### Rows
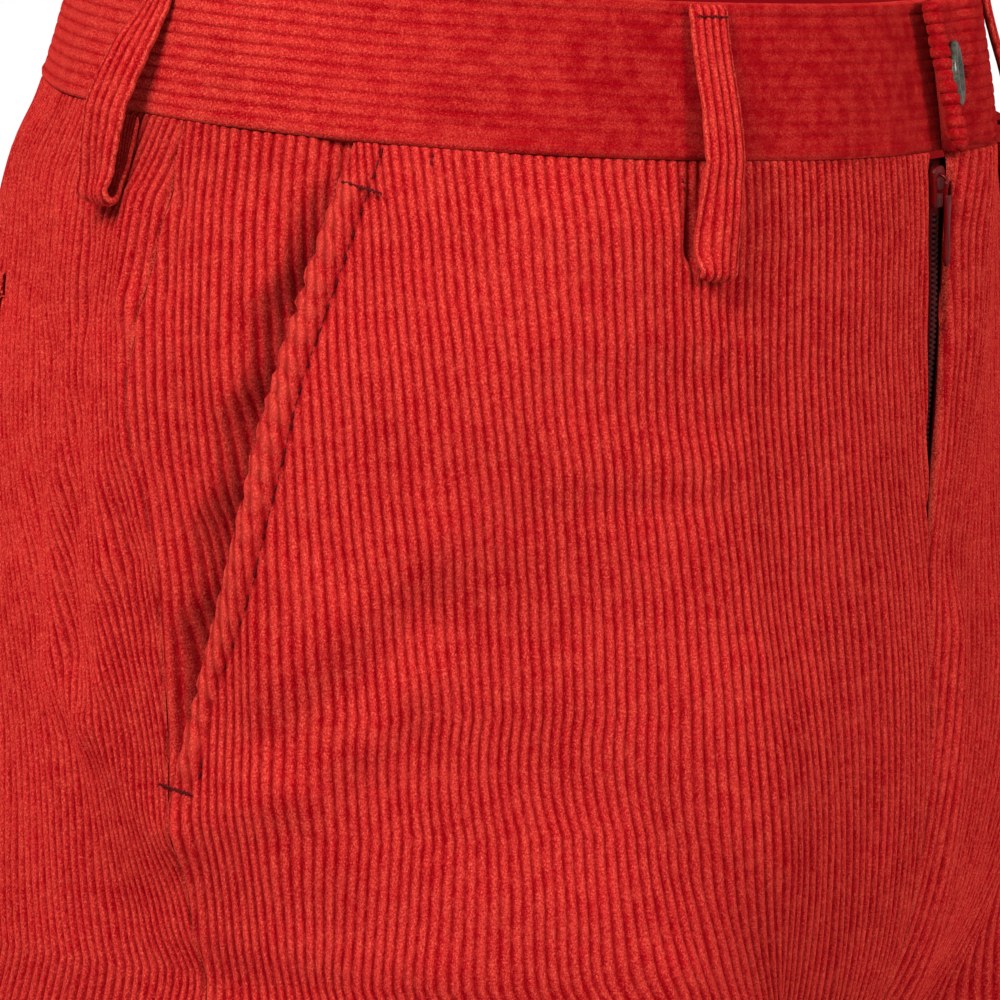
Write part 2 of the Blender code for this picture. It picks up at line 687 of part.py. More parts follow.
def main():
    for item in list(bpy.data.objects):
        bpy.data.objects.remove(item)
    for name in ("corduroy trousers", "cutters"):
        bpy.context.scene.collection.children.link(bpy.data.collections.new(name))
    cord = make_material("red corduroy", (0.46, 0.016, 0.020), 0.85)
    make_body(cord)
    make_waistband(cord)
    make_loops(cord)
    make_welts(cord)
    tape = make_material("zip tape", (0.10, 0.006, 0.008), 0.9)
    chain_paint = make_material("zip teeth", (0.10, 0.012, 0.014), 0.4, 0.6)
    enamel = make_material("red enamel", (0.35, 0.015, 0.015), 0.3, 0.5)
    make_zip(tape, chain_paint, enamel)
    horn = make_material("horn button", (0.14, 0.12, 0.09), 0.25)
    thread = make_material("button thread", (0.30, 0.015, 0.018), 0.8)
    make_button(horn, thread)


main()
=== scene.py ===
"""The visual model of the corduroy trousers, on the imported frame.

+Z is up, the front faces -Y, and the wearer's left is +X. The origin is the centre of the waist
seam. Every cut piece lies on one base surface, where a place is named by
    side    -1 for the wearer's right, +1 for the left,
    turn    0 at the centre front (the inseam's front, in the leg), 1 at the centre back,
    drop    how far below the waist seam it is,
    lift    how far outside the base surface it is.
"""

import math
from collections import namedtuple

import bmesh
import bpy
import numpy as np
from mathutils import Matrix, Vector
from mathutils.kdtree import KDTree


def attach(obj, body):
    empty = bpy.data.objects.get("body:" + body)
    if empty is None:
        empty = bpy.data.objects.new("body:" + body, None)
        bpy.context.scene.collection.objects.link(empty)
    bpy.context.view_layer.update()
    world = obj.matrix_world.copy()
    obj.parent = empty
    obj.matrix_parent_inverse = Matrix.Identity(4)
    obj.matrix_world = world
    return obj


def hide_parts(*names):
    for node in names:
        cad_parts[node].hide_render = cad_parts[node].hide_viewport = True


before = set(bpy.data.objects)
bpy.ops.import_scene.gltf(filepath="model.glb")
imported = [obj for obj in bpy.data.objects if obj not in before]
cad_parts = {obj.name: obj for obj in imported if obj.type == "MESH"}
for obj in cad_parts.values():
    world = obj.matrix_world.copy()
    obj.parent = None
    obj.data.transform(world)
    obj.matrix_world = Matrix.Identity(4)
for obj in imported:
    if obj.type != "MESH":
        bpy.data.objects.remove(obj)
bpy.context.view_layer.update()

SIDES = ((-1, "right"), (1, "left"))

# Driving sizes, in metres, as in the solids
CLOTH = 0.0016
BAND = 0.0030
BAND_HEIGHT = 0.038
BAND_PROUD = 0.0008
BAND_BOTTOM = -0.00008  # the band's lower edge is just above the waist seam
SEAM_GAP = 0.0003
LENGTH = 1.000
CROTCH_DROP = 0.266
RISE_START = 0.140
FRONT_RISE_POWER = 3.6
BACK_RISE_POWER = 2.3
RISE_SPREAD = 3.2
INNER_REACH = 0.27
WAIST_TILT = 0.086
TILT_END = 0.200
HALF_ROUND = 0.470
TURN_GAP = 0.00004 / HALF_ROUND
TURN_LAP = 0.00003 / HALF_ROUND  # how far each side reaches over a centre seam

# The corduroy: one wale is a rounded ridge of pile and a narrow groove
WALE = 0.00289
WALE_TOP = 0.00020
WALE_DEPTH = 0.00084
WALE_STEPS = (0.0, 0.16, 0.37, 0.63, 0.84)  # where a wale's columns lie, as shares of its width
WALE_SHAPE = (0.0, 0.58, 1.0, 1.0, 0.58)
PLAIN_STEPS = (0.0, 0.22, 0.50, 0.78)
PLAIN_SHAPE = (0.0, 0.78, 1.0, 0.78)
EDGE_RADIUS = 0.0013
EDGE_STRIP = 0.0007
MILLIMETRES = 1000  # in a metre: wale_place holds a wale's number and two such lengths
SAME_PLACE = 1e-9  # columns nearer than this to each other are one
CALM_EDGE = 0.006  # nearer than this to an edge, the wales wander less
LINED = -5.0  # marks the cloth's back where it looks plain, in wale_place
UNLINED = 3.0  # and where its back looks like its face
STITCH_PULL = 0.0006  # how deep a line of stitches pulls the cloth in
FINE_BACK = 44  # columns on the back of a cut whose face has all its wales' columns
PLAIN_BACK = 14
HEM_EXTRA = 0.0011  # how much thicker the turned-up hem is
HEM_FOLD = (LENGTH - 0.040, LENGTH - 0.037)  # the drops between which it becomes so
BAND_RELIEF = 0.38
BAND_STEPS = (0.0, 0.11, 0.30, 0.70, 0.89)
BAND_SHAPE = (0.0, 0.75, 1.0, 1.0, 0.75)

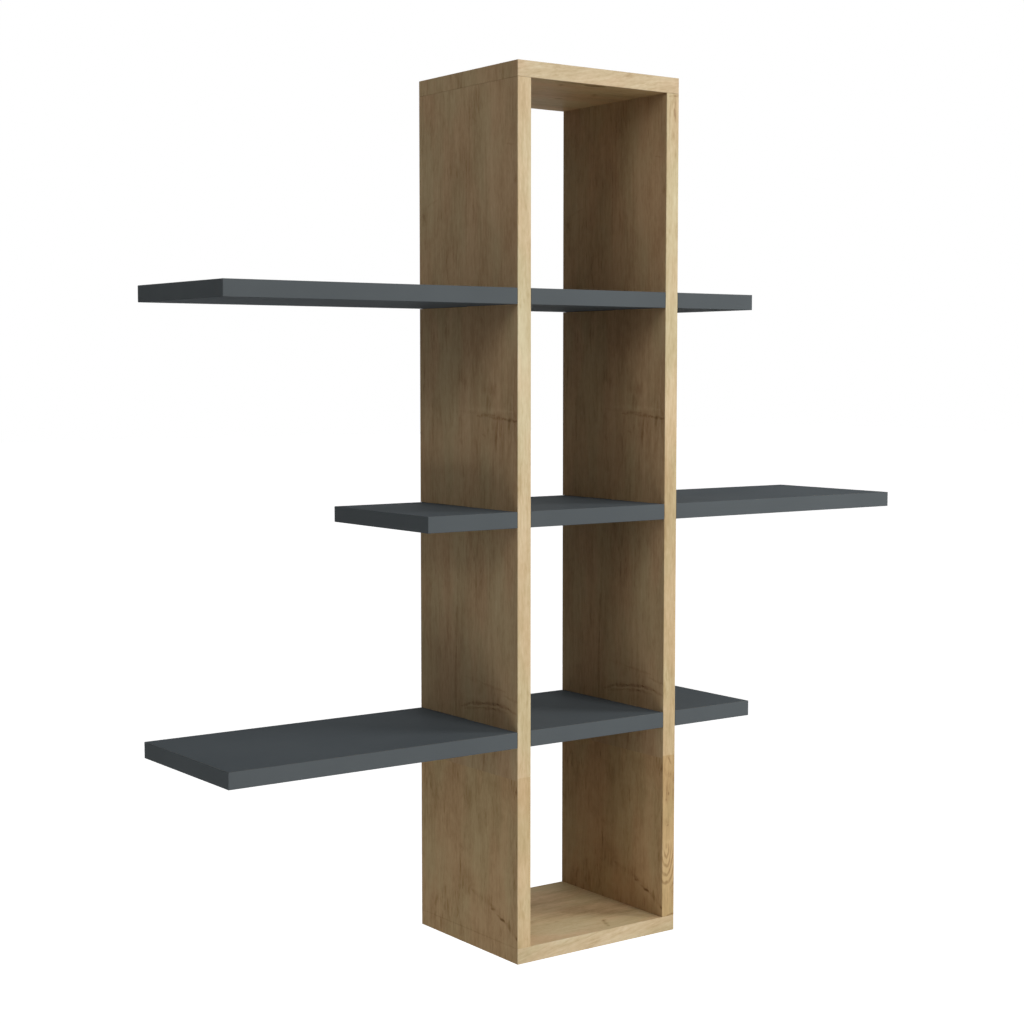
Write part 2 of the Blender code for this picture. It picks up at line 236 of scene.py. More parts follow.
def add_lamp(name, kind, towards, place=(0.0, 0.0, 0.0), **settings):
    """Adds a lamp whose light comes from the direction towards, and hands it back."""
    lamp = bpy.data.objects.new(name, bpy.data.lights.new(name, kind))
    for key, value in settings.items():
        setattr(lamp.data, key, value)
    lamp.location = place
    lamp.rotation_euler = Vector(towards).to_track_quat("Z", "Y").to_euler()
    bpy.context.scene.collection.objects.link(lamp)
    return lamp


def seen_directly(pen):
    """1 for what the camera, a mirror or glass sees, and 0 for the light that falls on the object."""
    path = pen.node("LightPath").outputs
    seen = pen.total(path["Is Camera Ray"], path["Is Glossy Ray"], path["Is Transmission Ray"])
    return pen.math("MINIMUM", seen, 1.0)


to_key = (math.sin(KEY_SIDE) * math.cos(KEY_HEIGHT), -math.cos(KEY_SIDE) * math.cos(KEY_HEIGHT),
          math.sin(KEY_HEIGHT))
add_lamp("key lamp", "SUN", to_key, energy=KEY_STRENGTH, angle=KEY_WIDTH)
back_lamp = add_lamp("back lamp", "SUN", (0.0, 1.0, 0.0), energy=BACK_STRENGTH)
back_lamp.visible_glossy = False
place, width, watts = SIDE_LAMP
add_lamp("side lamp", "AREA", place, place, energy=watts, size=width)
for name, (place, aim, width, spread, watts) in LEFT_LAMPS.items():
    add_lamp(name, "AREA", Vector(place) - Vector(aim), place, energy=watts, size=width,
             spread=math.radians(spread))

world = bpy.data.worlds.new("studio")
world.use_nodes = True
bpy.context.scene.world = world
pen = Pen(world.node_tree)
background = world.node_tree.nodes["Background"].inputs
background["Color"].default_value = (1.0, 1.0, 1.0, 1.0)
direction = pen.split(pen.node("TexCoord").outputs["Generated"])
front_left = pen.math("MULTIPLY", pen.fade(direction[1], *FRONT_FADE), pen.fade(direction[0], *LEFT_FADE))
fill = pen.math("MULTIPLY_ADD", front_left, LEFT_FILL, SKY_FILL)
pen.put(background["Strength"], pen.math("MAXIMUM", seen_directly(pen), fill))
print("key lamp comes from", [round(part, 2) for part in to_key])

# %% Lay the floor
FLOOR_DROP = 1.10  # from the middle shelf down to the floor
FLOOR_SIZE = 60.0
SEEN_GREY = (0.80, 0.80, 0.80, 1.0)
LIFT = 0.78  # glow that brings the floor up to white where it is seen
QUIET_GREY = (0.50, 0.50, 0.50, 1.0)  # for the light that the floor throws back at the object

shape = bmesh.new()
bmesh.ops.create_grid(shape, x_segments=1, y_segments=1, size=FLOOR_SIZE / 2)
bmesh.ops.translate(shape, verts=shape.verts, vec=(0.0, 0.0, -FLOOR_DROP))
floor_mesh = bpy.data.meshes.new("floor")
shape.to_mesh(floor_mesh)
shape.free()
floor = bpy.data.objects.new("floor", floor_mesh)
bpy.context.scene.collection.objects.link(floor)

pale = bpy.data.materials.new("pale floor")
pale.use_nodes = True
pen = Pen(pale.node_tree)
pen.tree.nodes.remove(pen.tree.nodes["Principled BSDF"])
seen_floor = pen.node("BsdfDiffuse", {"Color": SEEN_GREY}).outputs[0]
glow = pen.node("Emission", {"Color": (1.0, 1.0, 1.0, 1.0), "Strength": LIFT}).outputs[0]
white_floor = pen.fill(pen.node("AddShader"), seen_floor, glow).outputs[0]
quiet_floor = pen.node("BsdfDiffuse", {"Color": QUIET_GREY}).outputs[0]
either = pen.fill(pen.node("MixShader"), seen_directly(pen), quiet_floor, white_floor).outputs[0]
pen.put(pen.tree.nodes["Material Output"].inputs["Surface"], either)
floor_mesh.materials.append(pale)
print("floor", FLOOR_DROP, "m below the middle shelf")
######
◆ **Problem to work on**:
Your task is to repeat exactly the lines from the one that contains "0.016, 0.020), 0.85)" through the one that contains "obj.matrix_world = world", with both end lines included.

◆ **Problem solution**:
    cord = make_material("red corduroy", (0.46, 0.016, 0.020), 0.85)
    make_body(cord)
    make_waistband(cord)
    make_loops(cord)
    make_welts(cord)
    tape = make_material("zip tape", (0.10, 0.006, 0.008), 0.9)
    chain_paint = make_material("zip teeth", (0.10, 0.012, 0.014), 0.4, 0.6)
    enamel = make_material("red enamel", (0.35, 0.015, 0.015), 0.3, 0.5)
    make_zip(tape, chain_paint, enamel)
    horn = make_material("horn button", (0.14, 0.12, 0.09), 0.25)
    thread = make_material("button thread", (0.30, 0.015, 0.018), 0.8)
    make_button(horn, thread)


main()
=== scene.py ===
"""The visual model of the corduroy trousers, on the imported frame.

+Z is up, the front faces -Y, and the wearer's left is +X. The origin is the centre of the waist
seam. Every cut piece lies on one base surface, where a place is named by
    side    -1 for the wearer's right, +1 for the left,
    turn    0 at the centre front (the inseam's front, in the leg), 1 at the centre back,
    drop    how far below the waist seam it is,
    lift    how far outside the base surface it is.
"""

import math
from collections import namedtuple

import bmesh
import bpy
import numpy as np
from mathutils import Matrix, Vector
from mathutils.kdtree import KDTree


def attach(obj, body):
    empty = bpy.data.objects.get("body:" + body)
    if empty is None:
        empty = bpy.data.objects.new("body:" + body, None)
        bpy.context.scene.collection.objects.link(empty)
    bpy.context.view_layer.update()
    world = obj.matrix_world.copy()
    obj.parent = empty
    obj.matrix_parent_inverse = Matrix.Identity(4)
    obj.matrix_world = world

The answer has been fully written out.